Note: This article originally appeared in Collections: A Journal for Museum and Archives Professionals, Volume 2, Number 1, August 2005, pp. 11–28. Copyright © 2019 SAGE Publisher. Please see SAGE for reprints: https://journals.sagepub.com/home/cjxa
2010s: a Time of Transition
A door closed on Heritage Preservation (HP) on June 30, 2015. On that day, the non-profit organization was legally dissolved:
On April 15,2015, the shrinking membership of HP had voted 69 to 1, to dissolve the organization; one of the 126 members still subscribed in 2015, 56 did not bother to submit ballots. Paid enrollment had leveled at just over 200 members in previous years, but had plummeted after 2009. After months of careful assessment of the financial position and structure of the organization, the Board put the vote to the membership to cast ballots for or against dissolution. The vote was decisively for dissolution.
Still spooked by the Great Recession of 2008 and in fear of more cutbacks, cultural institutions did not see the value of continuing their support for HP, an organization that for decades had promoted the care of America’s cultural heritage and sought funding to improve and protect the condition of institutional and private collections.
After the Great Recession, even cultural institutions such as The Metropolitan Museum of Art and Museum of Modern Art in NYC reduced staff and negotiated lower salary increases than has been promised. The Detroit Institute of Arts Museum briefly fell into the City of Detroit’s bankruptcy proceedings but extricated itself from demands to sell part of its collection; the museum administration fought for the rights of donors and won a decisive tax increase at the ballot. Fisk University negotiated a split ownership with Crystal Bridges Museum so that works from Fisk’s Van Vechten Gallery could show at Crystal bridges regularly. The money contributed by Crystal Bridges helped the Fisk gallery continue operations.

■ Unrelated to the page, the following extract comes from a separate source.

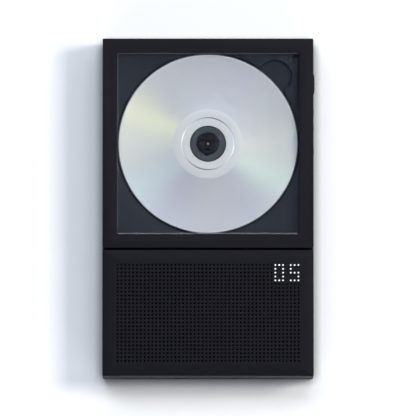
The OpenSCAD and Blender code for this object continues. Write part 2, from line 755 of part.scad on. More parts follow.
// The pane's flange lies behind the frame, and its bevelled middle fills the window
module door_window() color("lightblue", 0.3) upright() {
    layer(pane_front - pane_t, pane_front) rounded(pane, pane, 1);
    top = pane_front + pane_proud;
    layer(pane_front - eps, top - pane_bevel_t) square(window - 0.4, center = true);
    hull() {
        layer(top - pane_bevel_t - eps, top - pane_bevel_t) square(window - 0.4, center = true);
        layer(top - eps, top) square(window - 0.4 - 2 * pane_bevel, center = true);
    }
}

module door_magnet() color("#9a9ca0") upright()
    translate([wall_inner - 1.2, 0, cover_back + 2.6]) cube([2.4, magnet_l, 4], center = true);

module hinge_pins() color("#c9cbd0") upright() for (side = [-1, 1])
    translate([hinge_x, side * hinge_y, hinge_z])
        bar_y(hinge_pin_r, -1.5 * knuckle_l - knuckle_gap, 1.5 * knuckle_l + knuckle_gap);

// Speaker front

function hole_x(column) = (column - (grille_columns + 1) / 2) * grille_pitch;
function hole_y(row) = speaker_mid + ((grille_rows + 1) / 2 - row) * grille_pitch;

// The crown is a parabola, drawn as flat bands that each hold two rows of holes
function dip(y) = grille_crown * pow(2 * y / speaker_h, 2);
bands = grille_rows / 2;
band_edges = concat([-speaker_h / 2], [for (i = [1:bands - 1]) (2 * i - bands) * grille_pitch],
    [speaker_h / 2]);

module crowned_plate() translate([-half_w, 0, 0]) rotate([90, 0, 90])
    linear_extrude(height = case_w) polygon(concat([for (y = band_edges) [y, depth - dip(y)]],
        [for (i = [bands:-1:0]) [band_edges[i], grille_back + grille_crown - dip(band_edges[i])]]));

module speaker_grille() color("#1b1a20") upright() translate([0, speaker_mid, 0]) difference() {
    intersection() {
        crowned_plate();
        layer(grille_back - 1, depth + 1) rounded(case_w, speaker_h, corner_r);
    }
    layer(grille_back - 1, depth + 1) for (column = [1:grille_columns], row = [1:grille_rows])
        translate([hole_x(column), hole_y(row) - speaker_mid])
            circle(d = grille_hole_d, $fn = 24);
    front_bevels(case_w, speaker_h);
}

module speaker_frame() color("#1f1e24") upright() difference() {
    union() {
        layer(cover_back, grille_back) difference() {
            translate([0, speaker_mid]) rounded(case_w, speaker_h, corner_r);
            bay(speaker_top - wall, inner_bottom);
        }
        layer(baffle_back, baffle_back + baffle_t) bay(speaker_top - 1, inner_bottom - 1);
        for (p = front_posts) translate([p[0], p[1], housing_front])
            cylinder(r = post_r, h = grille_back - housing_front);
        for (side = [-1, 1]) translate([side * driver_x, driver_y, 0]) driver_bosses();
    }
    for (side = [-1, 1]) translate([side * driver_x, driver_y, baffle_back - 1]) {
        cylinder(r = driver_open_r, h = 6);
        for (x = [-1, 1], y = [-1, 1])
            translate([x * driver_screw, y * driver_screw, 0]) cylinder(r = 1.03, h = 3);
    }
    layer(baffle_back - 1, grille_back + 1) span(hole_x(light_from) - 1.6,
        hole_x(grille_columns) + 1.6, hole_y(light_rows) - 1.6, hole_y(1) + 1.6);
    for (p = front_posts) translate([p[0], p[1], 0]) cylinder(r = screw_r + 0.03, h = screw_tip + 0.2);
}

module driver_bosses() for (x = [-1, 1], y = [-1, 1])
    translate([x * driver_screw, y * driver_screw, baffle_back])
        cylinder(r = 2.2, h = grille_back - baffle_back);

module display_board() color("#1e3a2c") upright() {
    layer(baffle_back - 1.2, baffle_back) difference() {
        span(41.5, 64, hole_y(light_rows) - 4.2, -81);
        translate([62.6, -83]) circle(r = 0.9);
        translate([62.6, -91.5]) circle(r = 0.9);
    }
    translate([52, -86, baffle_back - 2.1]) cube([7, 7, 1.81], center = true);
}

// Two plain digits, each three pins wide and five high, from the left: 0 and 5
digits = [["111", "101", "101", "101", "111"], ["111", "100", "111", "001", "111"]];
function is_lit(column, row) = column != 3 && digits[column < 3 ? 0 : 1][row][column % 4] == "1";

module light_pins(lit) upright() for (column = [0:6], row = [0:light_rows - 1])
    if (is_lit(column, row) == lit)
        translate([hole_x(light_from + column), hole_y(row + 1), baffle_back])
            cylinder(r = light_pin_r, h = depth - 0.2 - baffle_back, $fn = 24);

module light_pins_lit() color("white") light_pins(true);

module light_pins_dark() color("#3c3d42") light_pins(false);

// Drivers are drawn with z = 0 at the back of the baffle
module at_driver(side) upright() translate([side * driver_x, driver_y, baffle_back]) children();

module speaker_basket(side) color("#4a4c51") at_driver(side) difference() {
    union() {
        layer(-driver_flange_t, 0) rounded(driver_flange, driver_flange, 5);
        rotate_extrude() polygon([[13.5, basket_back], [14.6, basket_back], [20.4, -1.2], [20.4, -0.6],
            [19.3, -0.6], [19.3, -1.2], [13.7, basket_back + 1.2], [voice_hole_r, basket_back + 1.2],
            [voice_hole_r, basket_back]]);
    }
    translate([0, 0, basket_back - 1]) cylinder(r = voice_hole_r, h = 12);
    translate([0, 0, -driver_flange_t]) cylinder(r = 19.3, h = 3);
    translate([0, 0, -gasket_t]) cylinder(r = 21, h = 3);
    for (a = [0:90:270]) rotate(a + 45) translate([16.5, 0, -5.4]) cube([9, 12, 5.6], center = true);
    for (x = [-1, 1], y = [-1, 1]) translate([x * driver_screw, y * driver_screw, -driver_flange_t - 1])
        cylinder(r = 1.1, h = driver_flange_t + 2);
}

// Back plate, ring magnet, top plate and pole piece
module speaker_magnet(side) color("#2b2c30") at_driver(side) rotate_extrude() polygon([
    [0, magnet_back], [11.4, magnet_back], [12, magnet_back + 0.6], [12, magnet_back + 1.2],
    [13.5, magnet_back + 1.2], [13.5, basket_back - 1.2], [12.6, basket_back - 1.2],
    [12.6, basket_back], [6.7, basket_back], [6.7, magnet_back + 1.8], [5.1, magnet_back + 1.8],
    [5.1, basket_back], [0, basket_back]]);

module speaker_surround(side) color("#121214") at_driver(side) rotate_extrude() {
    for (rim = [[19, 20.9], [14.9, 16.2]])
        span(rim[0], rim[1], -gasket_t, -gasket_t + surround_t);
    translate([17.5, -gasket_t]) intersection() {
        ring(1.7, 1.7 - surround_t);
        span(-3, 3, 0, 3);
    }
}

// Cone with its dust cap and voice coil
module speaker_cone(side) color("#18181b") at_driver(side) rotate_extrude() polygon([
    [14.9, -gasket_t], [16.2, -gasket_t], [16.2, -0.9], [15.2, -0.9], [6.2, -6.2], [6.2, -14],
    [5.7, -14], [5.7, -4.6], [4.4, -3.4], [2.4, -2.6], [0, -2.3], [0, -1.9], [2.5, -2.2],
    [4.7, -3], [6.3, -4.4], [6.5, -5.4]]);

module speaker_basket_left() speaker_basket(-1);

module speaker_basket_right() speaker_basket(1);

module speaker_magnet_left() speaker_magnet(-1);

module speaker_magnet_right() speaker_magnet(1);

module speaker_surround_left() speaker_surround(-1);

module speaker_surround_right() speaker_surround(1);

module speaker_cone_left() speaker_cone(-1);

module speaker_cone_right() speaker_cone(1);

module speaker_screws() color("#9fa1a6") for (side = [-1, 1]) at_driver(side)
    for (x = [-1, 1], y = [-1, 1]) translate([x * driver_screw, y * driver_screw, 0])
        difference() {
            rotate_extrude() polygon([[0, -2.5], [1.6, -2.5], [2, -2.1], [2, -driver_flange_t],
                [1, -driver_flange_t], [1, 1.8], [0, 1.8]]);
            for (a = [0, 90]) rotate(a) translate([0, 0, -2.5]) cube([2.2, 0.5, 0.9], center = true);
        }

// Electronics

module main_board() color("#1e3a2c") upright() {
    layer(main_board_back, main_board_front) difference() {
        span(-58, 58, -151.6, -76);
        for (p = board_posts) translate(p) circle(r = board_screw_r + 0.3);
    }
    layer(main_board_front - eps, main_board_front + 1.4) {
        span(-12, 0, -104, -92);
        span(14, 24, -100, -94);
        span(-40, -33, -96, -89);
    }
    for (p = [[-53, -98], [-53, -107], [52, -98]]) translate([p[0], p[1], main_board_front - eps])
        cylinder(r = 3, h = 4.5);
}

// Steel shell of a USB-C socket with the tongue left standing inside
module usb_socket() color("#b9bbbf") upright()
    translate([usb_x, speaker_bottom + 0.2, usb_z]) rotate([-90, 0, 0]) difference() {
        linear_extrude(height = usb_l) rounded(usb_w, usb_h, 1.6);
        translate([0, 0, -1]) linear_extrude(height = usb_l - 0.6) difference() {
            rounded(usb_w - 0.6, usb_h - 0.6, 1.3);
            square([6.6, 0.7], center = true);
        }
    }

module headphone_jack() color("#17171a") upright() difference() {
    union() {
        translate([jack_x - 3.2, inner_bottom + 0.6, main_board_front]) cube([6.4, 11.6, 5.2]);
        translate([jack_x, 0, jack_z]) bar_y(2.55, speaker_bottom + 0.2, inner_bottom + 1);
    }
    translate([jack_x, 0, jack_z]) bar_y(jack_r, speaker_bottom - 1, inner_bottom + 11);
}

// Flat cell with its protection board at the top edge
module battery() color("#4a5568") upright() translate([battery_at[0], battery_at[1], housing_back]) {
    layer(0, battery_t) rounded(battery_size[0], battery_size[1], 2.5);
    translate([0, battery_size[1] / 2 + 1, battery_t / 2]) cube([12, 4, 3], center = true);
}

module side_board() color("#1e3a2c") upright() {
    translate([side_board_x, side_board_y, control_z - side_board_w / 2])
        cube([side_board_t, side_board_l, side_board_w]);
    for (y = concat(button_places, [jog_y])) translate([side_board_x + side_board_t - eps, y, control_z]) {
        translate([0, -switch_w / 2, -switch_w / 2]) cube([0.6, switch_w, switch_w]);
        bar_x(0.9, 0, switch_t);
    }
    // Hall sensor that feels the door's magnet
    translate([side_board_x + side_board_t, -8, control_z + 4]) cube([1.2, 3, 2]);
}

// Controls

module jog_carrier() color("#2b2b30") upright() translate([0, jog_y, control_z]) {
    translate([carrier_x, -carrier_l / 2, -3.2]) cube([0.8, carrier_l, 6.4]);
    for (side = [-1, 1]) translate([carrier_x, -3, side * 2.6 - 0.5]) cube([4.2, 6, 1]);
    translate([jog_pivot, 0, -3]) cylinder(r = jog_pin_r, h = 6);
}

module jog_lever() color("#26262c") upright() translate([0, jog_y, control_z])
    difference() {
        layer(-jog_t / 2, jog_t / 2) {
            translate([jog_pivot, 0]) circle(r = jog_neck / 2);
            span(jog_pivot, jog_pad_x + 0.3, -jog_neck / 2, jog_neck / 2);
            difference() {
                intersection() {
                    span(jog_pad_x, half_w + jog_proud, -jog_l / 2, jog_l / 2);
                    translate([half_w + jog_proud - jog_bow_r, 0]) circle(r = jog_bow_r, $fn = 180);
                }
                for (side = [-1, 1]) translate([half_w + jog_proud + 0.1, side * 1.23]) circle(r = 0.5);
            }
        }
        translate([jog_pivot, 0, -3]) cylinder(r = jog_pin_r + 0.07, h = 6);
    }

module side_button(y) color("#26262c") upright() translate([0, y, control_z]) rotate([0, 90, 0])
    rotate_extrude() polygon([[0, stem_end], [0.8, stem_end], [0.8, wall_inner - 0.85],
        [button_d / 2 + 0.6, wall_inner - 0.85], [button_d / 2 + 0.6, wall_inner - 0.05],
        [button_d / 2, wall_inner - 0.05], [button_d / 2, half_w + 0.15],
        [button_d / 2 - 0.25, half_w + 0.35], [0, half_w + 0.35]]);

module volume_up_button() side_button(button_places[0]);

module volume_down_button() side_button(button_places[1]);

module power_button() side_button(button_places[2]);

wall_bracket();
back_cover();
case_screws();
rubber_pads();
housing();
deck();
body_magnet();
hinge_pins();
drive_chassis();
chassis_grommets();
chassis_screws();
spindle_motor();
main_rail();
plain_rail();
sled_motor();
battery();
side_board();
main_board();
usb_socket();
headphone_jack();
speaker_frame();
speaker_grille();
display_board();
light_pins_lit();
light_pins_dark();
speaker_basket_left();
speaker_basket_right();
speaker_magnet_left();
speaker_magnet_right();
speaker_surround_left();
speaker_surround_right();
speaker_cone_left();
speaker_cone_right();
speaker_screws();
door_frame();
door_window();
door_magnet();
compact_disc();
turntable_hub();
grip_ring();
motor_shaft();
hub_claw_low();
hub_claw_right();
hub_claw_left();
pickup_sled();
sled_rack();
lens_holder();
pickup_lens();
idler_gear();
pinion_gear();
jog_carrier();
jog_lever();
volume_up_button();
volume_down_button();
power_button();
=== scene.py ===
"""Looks of a wall mounted disc player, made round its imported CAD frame.

The file is laid out as an add-on: each operator makes one piece or one group of like pieces,
and main() runs them in order. Lengths are metres, apart from names that end in mm and the
profiles that lathe() turns, which are millimetres. The front faces -Y, and the origin is on the
wall behind the middle of the disc.
"""

import math

import bmesh
import bpy
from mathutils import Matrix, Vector


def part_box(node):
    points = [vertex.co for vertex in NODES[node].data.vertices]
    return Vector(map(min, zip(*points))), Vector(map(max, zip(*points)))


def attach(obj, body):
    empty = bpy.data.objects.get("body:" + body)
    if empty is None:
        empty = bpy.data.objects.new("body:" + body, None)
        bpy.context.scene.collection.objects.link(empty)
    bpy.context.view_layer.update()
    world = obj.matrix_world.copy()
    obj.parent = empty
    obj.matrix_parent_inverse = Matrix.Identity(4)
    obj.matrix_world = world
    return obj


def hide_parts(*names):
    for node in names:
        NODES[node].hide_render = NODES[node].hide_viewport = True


bl_info = {
    "name": "Wall Disc Player",
    "version": (1, 0, 0),
    "blender": (4, 5, 0),
    "location": "View3D > Sidebar > Disc Player",
    "description": "Finishes, small parts and studio of a wall mounted disc player",
    "category": "Object",
}

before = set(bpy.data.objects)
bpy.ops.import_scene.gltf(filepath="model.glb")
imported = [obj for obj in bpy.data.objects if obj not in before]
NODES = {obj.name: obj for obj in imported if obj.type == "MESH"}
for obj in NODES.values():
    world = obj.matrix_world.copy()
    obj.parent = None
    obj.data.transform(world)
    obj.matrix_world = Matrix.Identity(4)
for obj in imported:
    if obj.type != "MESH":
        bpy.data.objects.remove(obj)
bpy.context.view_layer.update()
MM = 0.001

# Boxes of the solids that pieces made here stand for, and where the front lies
GRILLE_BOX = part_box("speaker_grille")
DISC_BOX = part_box("compact_disc")
PIN_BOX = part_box("light_pins_lit")
PAD_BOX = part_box("rubber_pads")
SCREW_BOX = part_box("case_screws")
SHAFT_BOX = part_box("motor_shaft")
FRONT_Y = GRILLE_BOX[0].y

# Radii on the disc: its stacking groove, its recorded part, the end of its mirror, its rim
GROOVE_MM = 17.3
RECORDED_MM = 23.1
RECORDED_END_MM = 58.4
MIRROR_END_MM = 59.15
RIM_MM = 60.0

# So close to the axis that a turned profile closes there
POLE_MM = 1e-4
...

Others were not so lucky. The Delaware Art Museum had to sell important art works to pay substantial construction debts; similarly the Berkshire Museum in Pittsfield, MA is currently (2017) facing a court injunction to keep it from selling important works by Norman Rockwell. The Massachusetts museum needs the money to continue operations and have some of the works sold in order to revamp the direction of their collection.
After serving as Executive Director of HP and its predecessor, the National Institute for Conservation for 27 years, Lawrence L. Reger stepped down on February 7, 2015. This too was another forlorn event. Mr. Reger had been a notable figure in the Washington DC arts and cultural scene since 1970 when he accepted the position as General Counsel for the National Endowment for the Arts. Later he served as the Executive Director of the American Association of Museums, today known as the American Alliance of Museums. Before joining the National Institute for Conservation, precursor to Heritage Preservation, Reger defended the legal rights of artists and worked with members of the American Institute for the Conservation of Historic and Artistic Works (AIC) on several initiatives.
Above all, Reger had maintained collaborative relations with the Getty Conservation Institute, which had been originally considered by members of the Board and staff as a formidable competitor to the National Institute of Conservation back in the 1980s. NIC/HP maintained fruitful relations with many governmental agencies and cultural institutions around the nation’s capital. In addition, relations with members of the board, institutional and individual members, and clients amplified contacts with organizations from coast to coast. These relationships would be ruptured with the dissolution of the organization.
Heritage Preservation has lost vital funding from the National Parks Service (NPS) whose budget had been eviscerated by Congress. There was not enough time to seek additional funding, or sponsors interested in continuing the organization and its many initiatives.
Many other doors, however, opened as the various initiatives, such as the Conservation Assessment Program (CAP), Alliance for Response (AFR), State Heritage Emergency partnership (SHEP), Risk Evaluation and Planning Program (REPP) found homes in the Foundation of the American Institute for Conservation of Historic and Artistic Works (FAIC). FAIC will also promote the annual May Day and continue the joint award presented every year with the College Art Association.
The Heritage Emergency National Task Force returned to FEMA with support from the Smithsonian Institution.
During the time of the transition, four members of the former HP staff along with their projects joined AIC and FAIC, three are still there, thriving. A fourth is continuing her work developing emergency plans for FEMA and was assigned to the Smithsonian.